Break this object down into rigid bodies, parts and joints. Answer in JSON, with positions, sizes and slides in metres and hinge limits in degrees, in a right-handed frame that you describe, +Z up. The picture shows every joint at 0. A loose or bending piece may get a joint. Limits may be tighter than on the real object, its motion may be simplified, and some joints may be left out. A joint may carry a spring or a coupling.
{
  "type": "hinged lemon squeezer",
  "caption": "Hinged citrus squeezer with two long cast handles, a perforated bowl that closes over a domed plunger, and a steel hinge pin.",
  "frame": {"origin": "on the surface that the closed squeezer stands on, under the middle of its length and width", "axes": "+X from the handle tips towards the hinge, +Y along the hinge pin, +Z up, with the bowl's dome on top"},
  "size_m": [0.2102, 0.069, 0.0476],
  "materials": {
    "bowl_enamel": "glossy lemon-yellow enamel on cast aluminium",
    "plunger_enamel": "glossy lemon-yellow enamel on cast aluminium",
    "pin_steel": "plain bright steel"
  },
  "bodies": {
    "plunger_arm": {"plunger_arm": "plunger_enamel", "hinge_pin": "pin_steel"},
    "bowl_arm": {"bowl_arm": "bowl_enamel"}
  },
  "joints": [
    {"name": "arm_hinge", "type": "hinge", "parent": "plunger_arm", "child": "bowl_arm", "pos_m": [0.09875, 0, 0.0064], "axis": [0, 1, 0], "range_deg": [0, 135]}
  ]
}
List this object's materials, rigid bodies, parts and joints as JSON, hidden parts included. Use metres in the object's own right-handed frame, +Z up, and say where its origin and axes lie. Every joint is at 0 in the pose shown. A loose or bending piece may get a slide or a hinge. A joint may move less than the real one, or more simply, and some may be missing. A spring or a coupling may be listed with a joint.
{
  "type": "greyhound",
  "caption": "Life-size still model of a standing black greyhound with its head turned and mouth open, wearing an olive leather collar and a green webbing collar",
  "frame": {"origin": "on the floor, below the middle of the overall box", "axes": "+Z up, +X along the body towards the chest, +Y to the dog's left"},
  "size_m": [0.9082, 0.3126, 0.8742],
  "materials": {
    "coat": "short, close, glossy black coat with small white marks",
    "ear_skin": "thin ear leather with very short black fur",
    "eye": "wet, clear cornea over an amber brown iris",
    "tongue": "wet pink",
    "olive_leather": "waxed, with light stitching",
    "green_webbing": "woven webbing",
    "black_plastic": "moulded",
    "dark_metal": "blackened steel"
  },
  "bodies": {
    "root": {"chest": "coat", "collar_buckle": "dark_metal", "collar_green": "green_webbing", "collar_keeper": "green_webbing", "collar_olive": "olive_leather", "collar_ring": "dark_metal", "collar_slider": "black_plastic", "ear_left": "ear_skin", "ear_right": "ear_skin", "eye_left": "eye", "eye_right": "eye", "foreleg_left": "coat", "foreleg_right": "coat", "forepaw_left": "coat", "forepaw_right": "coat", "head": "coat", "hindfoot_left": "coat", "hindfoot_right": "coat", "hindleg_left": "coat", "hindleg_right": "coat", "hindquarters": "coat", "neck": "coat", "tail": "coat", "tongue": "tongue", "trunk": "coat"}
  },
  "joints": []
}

****

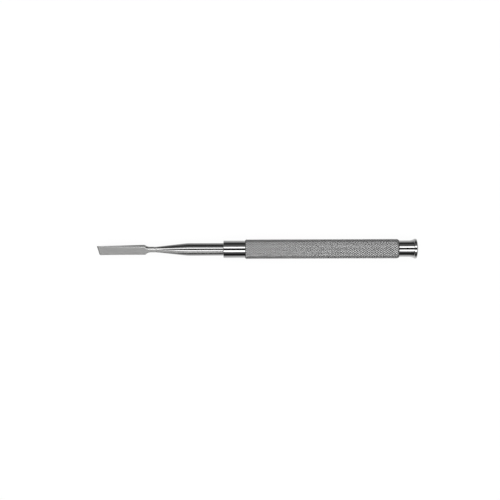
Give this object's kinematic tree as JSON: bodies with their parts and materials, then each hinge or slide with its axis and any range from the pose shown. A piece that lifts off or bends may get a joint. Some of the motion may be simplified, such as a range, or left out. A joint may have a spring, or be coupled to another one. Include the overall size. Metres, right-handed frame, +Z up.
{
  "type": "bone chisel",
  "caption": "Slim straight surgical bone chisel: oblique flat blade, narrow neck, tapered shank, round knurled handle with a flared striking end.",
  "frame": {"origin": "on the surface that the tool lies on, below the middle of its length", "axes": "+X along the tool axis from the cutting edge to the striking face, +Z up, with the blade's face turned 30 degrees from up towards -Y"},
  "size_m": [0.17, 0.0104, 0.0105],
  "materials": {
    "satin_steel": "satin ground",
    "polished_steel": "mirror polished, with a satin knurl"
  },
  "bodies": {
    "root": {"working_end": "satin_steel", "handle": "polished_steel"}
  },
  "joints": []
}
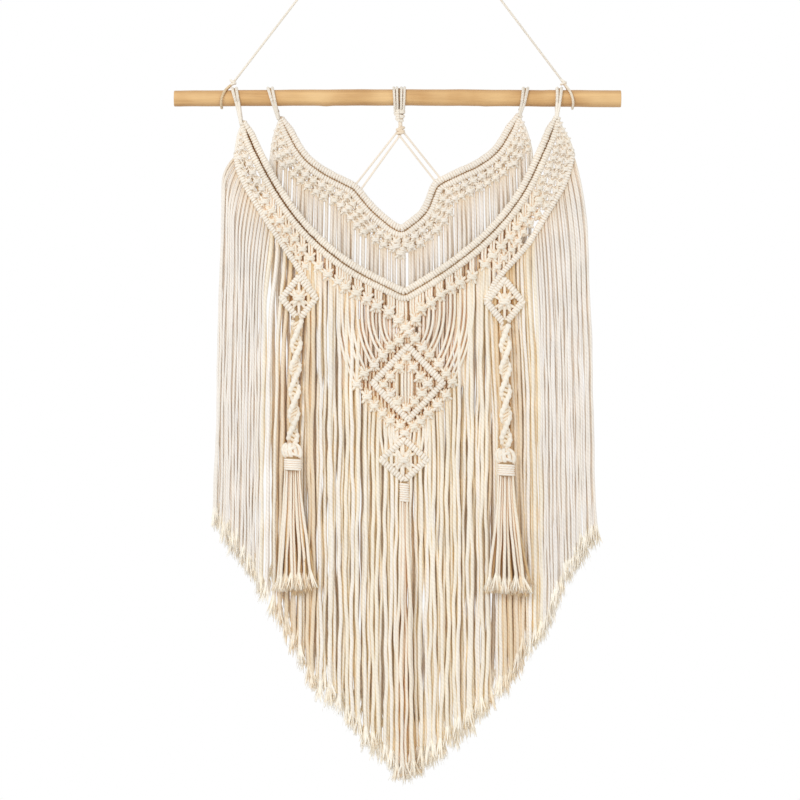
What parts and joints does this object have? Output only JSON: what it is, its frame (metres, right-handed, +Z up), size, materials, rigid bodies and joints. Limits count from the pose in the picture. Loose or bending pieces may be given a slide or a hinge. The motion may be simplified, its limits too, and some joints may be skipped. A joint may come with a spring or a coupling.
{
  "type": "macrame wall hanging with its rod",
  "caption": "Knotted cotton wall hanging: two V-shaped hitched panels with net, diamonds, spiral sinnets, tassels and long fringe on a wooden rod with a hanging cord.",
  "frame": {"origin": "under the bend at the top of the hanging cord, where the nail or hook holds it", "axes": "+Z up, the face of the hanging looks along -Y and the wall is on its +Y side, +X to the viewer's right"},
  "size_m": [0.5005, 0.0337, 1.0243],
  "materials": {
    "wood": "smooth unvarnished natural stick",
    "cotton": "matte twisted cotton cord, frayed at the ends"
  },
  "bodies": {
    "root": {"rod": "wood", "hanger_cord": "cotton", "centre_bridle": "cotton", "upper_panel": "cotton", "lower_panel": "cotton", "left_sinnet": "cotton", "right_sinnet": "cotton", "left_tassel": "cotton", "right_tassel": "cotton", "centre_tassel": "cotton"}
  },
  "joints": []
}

****

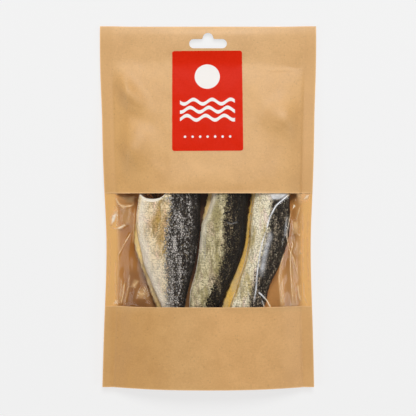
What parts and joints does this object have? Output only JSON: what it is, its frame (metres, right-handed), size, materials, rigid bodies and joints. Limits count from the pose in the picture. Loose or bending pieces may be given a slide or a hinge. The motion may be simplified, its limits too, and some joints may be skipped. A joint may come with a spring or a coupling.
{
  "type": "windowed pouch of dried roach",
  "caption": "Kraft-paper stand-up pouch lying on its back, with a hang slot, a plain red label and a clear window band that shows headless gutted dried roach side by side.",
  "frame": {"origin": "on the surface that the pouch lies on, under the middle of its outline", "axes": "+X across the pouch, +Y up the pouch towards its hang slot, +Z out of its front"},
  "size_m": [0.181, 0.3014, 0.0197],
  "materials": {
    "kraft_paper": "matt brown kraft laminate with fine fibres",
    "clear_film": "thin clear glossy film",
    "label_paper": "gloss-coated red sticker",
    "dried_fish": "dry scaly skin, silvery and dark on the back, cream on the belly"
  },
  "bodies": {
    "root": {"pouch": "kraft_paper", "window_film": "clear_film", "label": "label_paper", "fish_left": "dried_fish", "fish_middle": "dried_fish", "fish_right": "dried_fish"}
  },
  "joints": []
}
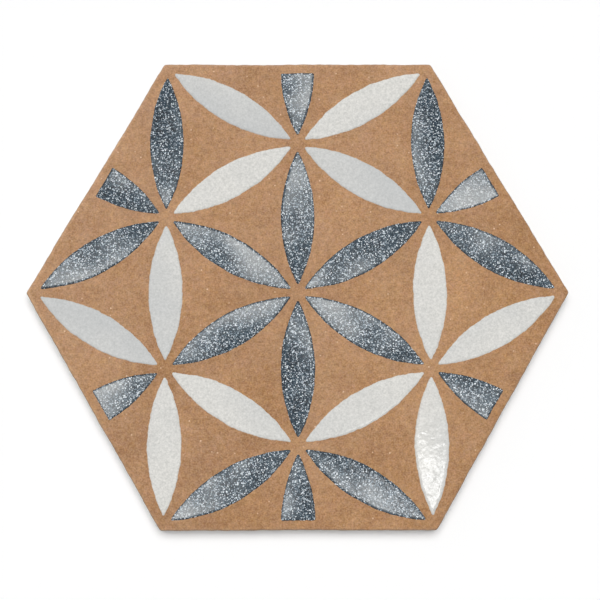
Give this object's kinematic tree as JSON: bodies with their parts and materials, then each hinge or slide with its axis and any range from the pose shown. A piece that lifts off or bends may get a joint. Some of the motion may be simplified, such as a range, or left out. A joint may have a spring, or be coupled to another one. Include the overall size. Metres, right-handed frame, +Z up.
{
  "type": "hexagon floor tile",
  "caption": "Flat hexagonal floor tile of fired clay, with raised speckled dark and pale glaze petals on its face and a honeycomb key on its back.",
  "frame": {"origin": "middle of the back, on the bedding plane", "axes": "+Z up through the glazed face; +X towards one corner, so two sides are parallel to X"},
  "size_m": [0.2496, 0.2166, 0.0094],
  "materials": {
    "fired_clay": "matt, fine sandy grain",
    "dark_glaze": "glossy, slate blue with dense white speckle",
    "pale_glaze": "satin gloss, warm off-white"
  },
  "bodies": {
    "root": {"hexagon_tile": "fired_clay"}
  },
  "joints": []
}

****

→ Request
Using the entries above, find all lines with "pieces". Copy them.

→ Result for this exercise
What parts and joints does this object have? Output only JSON: what it is, its frame (metres, right-handed, +Z up), size, materials, rigid bodies and joints. Limits count from the pose in the picture. Loose or bending pieces may be given a slide or a hinge. The motion may be simplified, its limits too, and some joints may be skipped. A joint may come with a spring or a coupling.
What parts and joints does this object have? Output only JSON: what it is, its frame (metres, right-handed), size, materials, rigid bodies and joints. Limits count from the pose in the picture. Loose or bending pieces may be given a slide or a hinge. The motion may be simplified, its limits too, and some joints may be skipped. A joint may come with a spring or a coupling.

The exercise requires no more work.